En présentant son programme de travail pour 2015, Jean-Yves Le Drian ne s'en cache plus : il restera à l'Hôtel de Brienne jusqu'en décembre au moins. Il mènera de front ses affaires à la Défense et la campagne pour les régionales en Bretagne à la fin de l'année. Il trouve d'ailleurs une raison de se rendre en visite dans sa région dès que possible. Le 27 février, il était ainsi dans les établissements Hénaff à Pouldreuzic. Normal puisque les produits du charcutier breton se retrouvent dans les rations militaires !
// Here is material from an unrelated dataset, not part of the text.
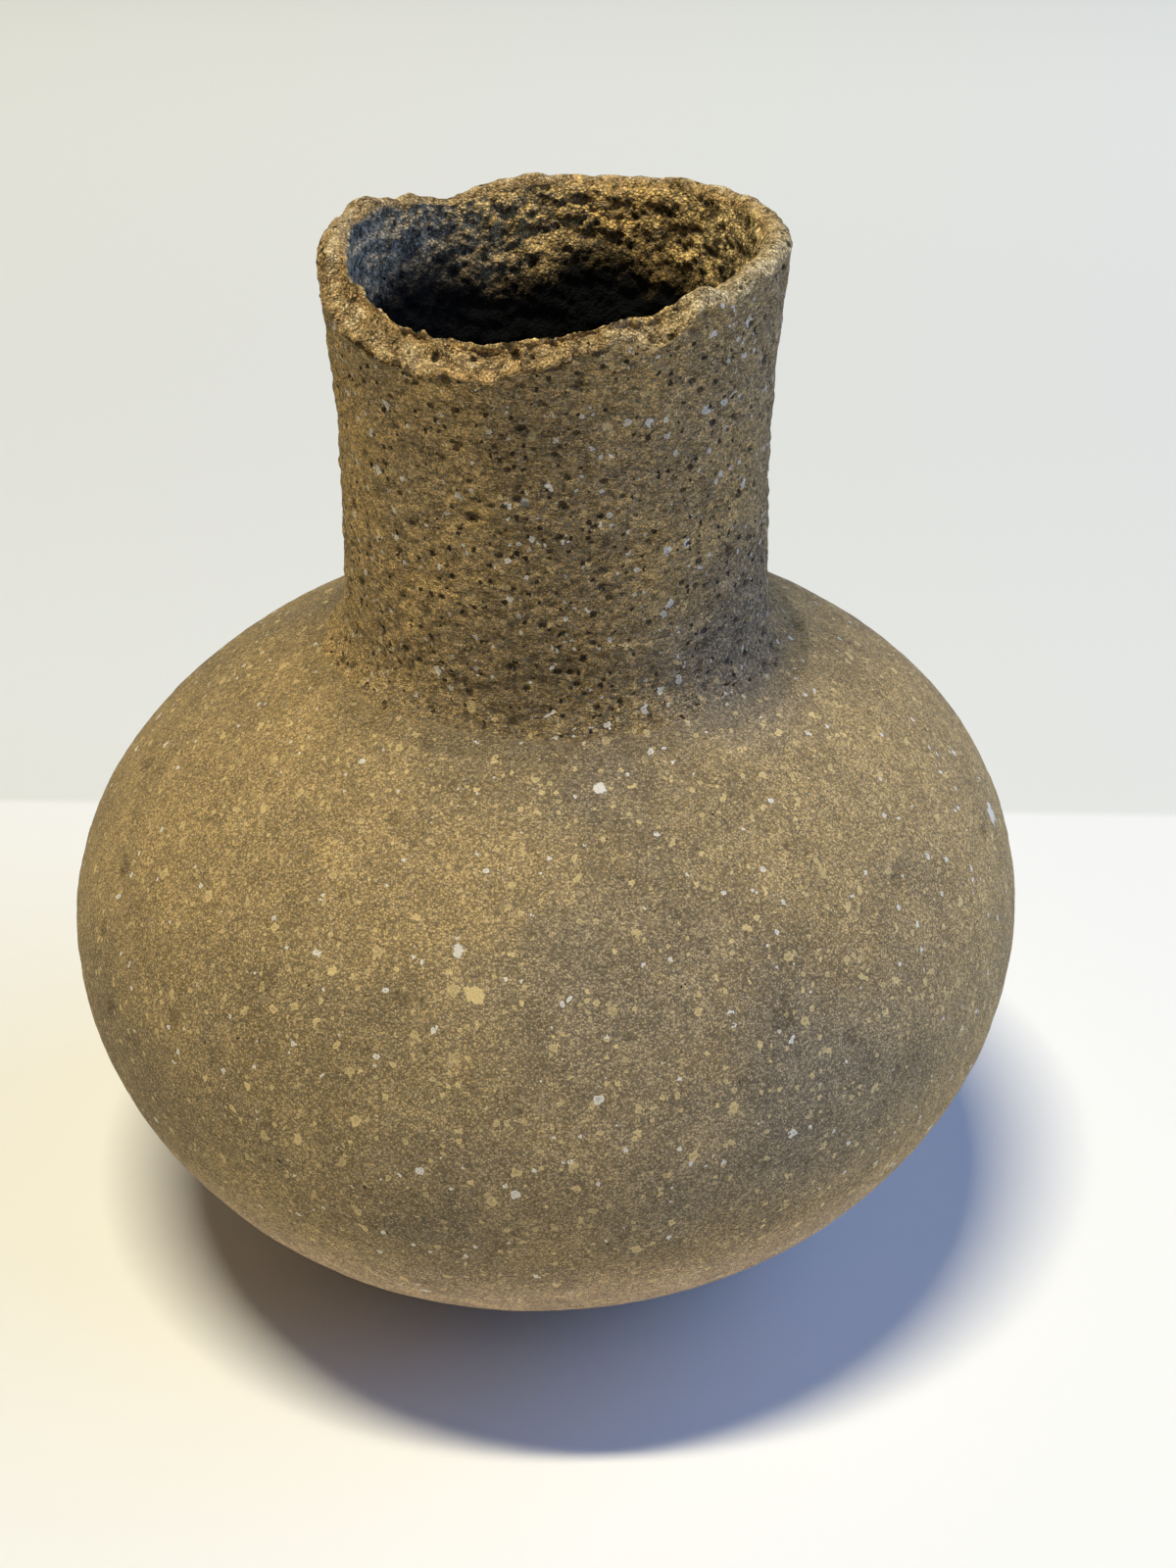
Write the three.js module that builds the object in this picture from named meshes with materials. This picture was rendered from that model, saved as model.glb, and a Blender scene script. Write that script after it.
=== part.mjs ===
import * as THREE from 'three';

const { degToRad, lerp, smoothstep, clamp } = THREE.MathUtils;

// A coil-built earthenware water bottle, in millimetres. It stands on z = 0, and its front faces -Y.

// Outline of the outside
const restRadius = 26;
const bodyRadius = 85;
const bellyDepth = 67;
const shoulderRise = 60;
const neckFootRadius = 36.4;
const neckFootBlend = 6;
const neckWaistRadius = 35.6;
const neckHeight = 68.4;
const lipRadius = 37.4;

// Thickness of the fired wall
const baseWall = 9;
const bodyWall = 6.5;
const neckWall = 6;
const lipWall = 4.6;

// Ropes of clay: each ring is bevelled where it was pressed on to the one below
const bowlReach = 30;
const bodyCoilCount = 7;
const neckCoilCount = 3;
const rimReach = 20;
const jointLap = 3;
const jointGap = 0.3;

// Unevenness left by the hand: an oval and a three-sided swell of the whole pot, and a neck set off centre
const ovalSwell = 0.6;
const ovalTurn = degToRad(45);
const trefoilSwell = 0.4;
const trefoilTurn = degToRad(30);
const neckOffset = 2;

// Worn and broken places in the lip: the way each one faces, its half width in degrees, and its depth on
// the inner and on the outer edge of the lip
const chips = [
  { facing: -126, halfWidth: 52, inside: 6, outside: 9 },
  { facing: -88, halfWidth: 45, inside: 3, outside: 3.4 },
  { facing: -65, halfWidth: 14, inside: 0.4, outside: 3 },
  { facing: -170, halfWidth: 35, inside: 1.2, outside: 3 },
  { facing: 126, halfWidth: 16, inside: 3.2, outside: 3.2 },
  { facing: 103, halfWidth: 10, inside: 1.4, outside: 1.4 },
];

// How finely the rings are divided, around the pot and along its wall
const turnSteps = 60;
const rimTurnSteps = 96;
const wallSteps = 3;
const footSteps = 6;
const lipSteps = 4;

const bodyClay = new THREE.MeshStandardMaterial({ color: 0x877459, roughness: 0.84, metalness: 0 });
const neckClay = new THREE.MeshStandardMaterial({ color: 0x74644f, roughness: 0.92, metalness: 0 });
const wornClay = new THREE.MeshStandardMaterial({ color: 0x927656, roughness: 0.95, metalness: 0 });

// The outside runs from the edge of the resting face over the belly and the shoulder, and up the neck
const restAngle = Math.acos(restRadius / bodyRadius);
const widestHeight = bellyDepth * Math.sin(restAngle);
const shoulderAngle = Math.acos((neckFootRadius + neckFootBlend) / bodyRadius);
const belly = new THREE.EllipseCurve(0, widestHeight, bodyRadius, bellyDepth, -restAngle, 0);
const shoulder = new THREE.EllipseCurve(0, widestHeight, bodyRadius, shoulderRise, 0, shoulderAngle);

const shoulderEnd = shoulder.getPoint(1);
const shoulderSlope = shoulderRise / (bodyRadius * Math.tan(shoulderAngle));
const neckCorner = new THREE.Vector2(neckFootRadius, shoulderEnd.y + neckFootBlend * shoulderSlope);
const lipHeight = neckCorner.y + neckHeight;
const lipStart = new THREE.Vector2(lipRadius, lipHeight - lipWall / 2);
const waistRadius = 2 * neckWaistRadius - (neckFootRadius + lipRadius) / 2;
const waist = new THREE.Vector2(waistRadius, (neckCorner.y + lipStart.y) / 2);
const neckStart = waist.clone().sub(neckCorner).setLength(neckFootBlend).add(neckCorner);
const neckFoot = new THREE.QuadraticBezierCurve(shoulderEnd, neckCorner, neckStart);
const neck = new THREE.QuadraticBezierCurve(neckStart, waist, lipStart);

const outline = new THREE.CurvePath();
for (const curve of [belly, shoulder, neckFoot, neck]) {
  outline.add(curve);
}
const [widestReach, shoulderReach, , lipReach] = outline.getCurveLengths();

// Places along the wall are given by their reach, the length of the outline from the resting face
function wallAt(reach) {
  const thinned = (baseWall - bodyWall) * smoothstep(reach, 0, bowlReach);
  const drawnIn = (bodyWall - neckWall) * smoothstep(reach, widestReach, shoulderReach);
  const tapered = (neckWall - lipWall) * smoothstep(reach, shoulderReach, lipReach);
  return baseWall - thinned - drawnIn - tapered;
}

function outsideAt(reach) {
  return outline.getPoint(reach / lipReach);
}

function inwardAt(reach) {
  const along = outline.getTangent(reach / lipReach);
  return new THREE.Vector2(-along.y, along.x);
}

function insideAt(reach) {
  return outsideAt(reach).addScaledVector(inwardAt(reach), wallAt(reach));
}

function pointsBetween(placeAt, from, to, steps) {
  return Array.from({ length: steps + 1 }, (_, step) => placeAt(lerp(from, to, step / steps)));
}

// Half a turn over the lip, from the outside to the inside
function lipRound() {
  const inward = inwardAt(lipReach);
  const upward = new THREE.Vector2(inward.y, -inward.x);
  const half = wallAt(lipReach) / 2;
  const angles = Array.from({ length: lipSteps - 1 }, (_, step) => (Math.PI * (step + 1)) / lipSteps);
  return angles.map((angle) =>
    outsideAt(lipReach)
      .addScaledVector(inward, half * (1 - Math.cos(angle)))
      .addScaledVector(upward, half * Math.sin(angle)),
  );
}

// A joint slopes across the wall, lower on the outside, so that each ring laps the one below it
const halfLap = jointLap / 2;
const halfGap = (jointGap * Math.hypot(jointLap, bodyWall)) / bodyWall / 2;

function bowlSection(to) {
  const outside = pointsBetween(outsideAt, 0, to - halfLap - halfGap, wallSteps);
  const inside = pointsBetween(insideAt, to + halfLap - halfGap, 0, wallSteps);
  return [new THREE.Vector2(0, 0), ...outside, ...inside, new THREE.Vector2(0, baseWall)];
}

function ringSection(from, to, steps) {
  const outside = pointsBetween(outsideAt, from - halfLap + halfGap, to - halfLap - halfGap, steps);
  const inside = pointsBetween(insideAt, to + halfLap - halfGap, from + halfLap + halfGap, steps);
  return [...outside, ...inside, outside[0]];
}

function rimSection(from) {
  const outside = pointsBetween(outsideAt, from - halfLap + halfGap, lipReach, wallSteps);
  const inside = pointsBetween(insideAt, lipReach, from + halfLap + halfGap, wallSteps);
  return [...outside, ...lipRound(), ...inside, outside[0]];
}

function turned(section, steps) {
  return new THREE.LatheGeometry(section, steps).rotateX(Math.PI / 2);
}

function moveVertices(geometry, move) {
  const places = geometry.attributes.position;
  const point = new THREE.Vector3();
  for (let index = 0; index < places.count; index += 1) {
    point.fromBufferAttribute(places, index);
    move(point);
    places.setXYZ(index, point.x, point.y, point.z);
  }
  return geometry;
}

function chipDepth(direction, outward) {
  let depth = 0;
  for (const { facing, halfWidth, inside, outside } of chips) {
    const apart = THREE.MathUtils.euclideanModulo(direction - facing + 180, 360) - 180;
    const near = clamp(Math.abs(apart) / halfWidth, 0, 1);
    depth += lerp(inside, outside, outward) * Math.cos((near * Math.PI) / 2) ** 2;
  }
  return depth;
}

// The rim keeps its joint and is lowered above it, most at the lip and where a chip is deepest
const rimFloor = insideAt(lipReach - rimReach + halfLap + halfGap).y;

function wearLip(point) {
  const direction = THREE.MathUtils.radToDeg(Math.atan2(point.y, point.x));
  const outward = clamp((Math.hypot(point.x, point.y) - lipRadius + lipWall) / lipWall, 0, 1);
  const height = clamp((point.z - rimFloor) / (lipHeight - rimFloor), 0, 1);
  point.z -= height * chipDepth(direction, outward);
}

function shapeByHand(point) {
  const direction = Math.atan2(point.y, point.x);
  const oval = ovalSwell * Math.cos(2 * (direction - ovalTurn));
  const trefoil = trefoilSwell * Math.cos(3 * (direction - trefoilTurn));
  const swell = 1 + (oval + trefoil) / bodyRadius;
  point.x = point.x * swell + neckOffset * smoothstep(point.z, widestHeight, neckCorner.y);
  point.y *= swell;
}

const bottle = new THREE.Group();

function addRing(name, geometry, material) {
  const ring = new THREE.Mesh(moveVertices(geometry, shapeByHand), material);
  ring.name = name;
  bottle.add(ring);
}

function addCoils(name, count, from, to, stepsOf, material) {
  for (let index = 0; index < count; index += 1) {
    const low = lerp(from, to, index / count);
    const high = lerp(from, to, (index + 1) / count);
    addRing(`${name}_${index + 1}`, turned(ringSection(low, high, stepsOf(index)), turnSteps), material);
  }
}

addRing('base_bowl', turned(bowlSection(bowlReach), turnSteps), bodyClay);
addCoils('body_coil', bodyCoilCount, bowlReach, shoulderReach, () => wallSteps, bodyClay);
const neckSteps = (index) => (index === 0 ? footSteps : wallSteps);
addCoils('neck_coil', neckCoilCount, shoulderReach, lipReach - rimReach, neckSteps, neckClay);
const rim = turned(rimSection(lipReach - rimReach), rimTurnSteps);
addRing('rim_coil', moveVertices(rim, wearLip), wornClay);

export default bottle;
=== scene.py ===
import itertools
import math

import bmesh
import bpy
import numpy as np
from bpy.props import FloatProperty, FloatVectorProperty, IntProperty, PointerProperty
from mathutils import Matrix, Vector


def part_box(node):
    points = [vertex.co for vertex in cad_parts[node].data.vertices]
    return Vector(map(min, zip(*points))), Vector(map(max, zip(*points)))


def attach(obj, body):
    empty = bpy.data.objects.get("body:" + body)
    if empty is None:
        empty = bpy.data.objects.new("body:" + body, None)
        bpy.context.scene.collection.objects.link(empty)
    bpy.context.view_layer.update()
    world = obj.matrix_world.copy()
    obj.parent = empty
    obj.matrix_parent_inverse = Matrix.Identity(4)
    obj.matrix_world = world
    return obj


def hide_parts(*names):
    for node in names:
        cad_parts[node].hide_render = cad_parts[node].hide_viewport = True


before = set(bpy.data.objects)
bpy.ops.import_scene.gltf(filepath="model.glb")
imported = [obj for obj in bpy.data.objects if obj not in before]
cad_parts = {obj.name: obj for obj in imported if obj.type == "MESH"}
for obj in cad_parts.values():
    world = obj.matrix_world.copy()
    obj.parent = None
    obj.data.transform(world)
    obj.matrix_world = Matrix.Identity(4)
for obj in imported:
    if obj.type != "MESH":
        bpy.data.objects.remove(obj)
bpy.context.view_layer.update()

bl_info = {
    "name": "Earthenware Water Bottle",
    "version": (1, 0, 0),
    "blender": (4, 5, 0),
    "location": "3D View > Sidebar > Bottle",
    "description": "Models the clay rings of a hand-built water bottle, their finish and a plain stage",
    "category": "Add Mesh",
}

MILLIMETRE = 0.001
BODY_COILS = [name for name in sorted(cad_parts) if name.startswith("body_coil")]
NECK_COILS = [name for name in sorted(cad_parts) if name.startswith("neck_coil")]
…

Entre deux sauts en Bretagne et d'incessantes conversations téléphoniques avec des dirigeants africains, le ministre de la Défense, de l'Afrique et de la Bretagne annoncera à l'automne le lancement de «Source Solde», le nouveau système de paiement des soldes qui viendra remplacer Louvois – dont l'échec est total. Source Solde est un logiciel développé par l'allemand SAP à partir des logiciels de ressources humaines des armées. Enfin, le ministre inaugurera, sans doute en octobre, le nouveau ministère de la Défense à Balard, sans doute avec le président de la République. Mais le ministre et son cabinet devraient rester à l'Hôtel de Brienne, un charmant bâtiment du XVIIIe siècle, rue Saint-Dominique. Pour combien de temps ? Cela dépendra un peu du résultat des régionales de décembre. Au pays du pâté Hénaff.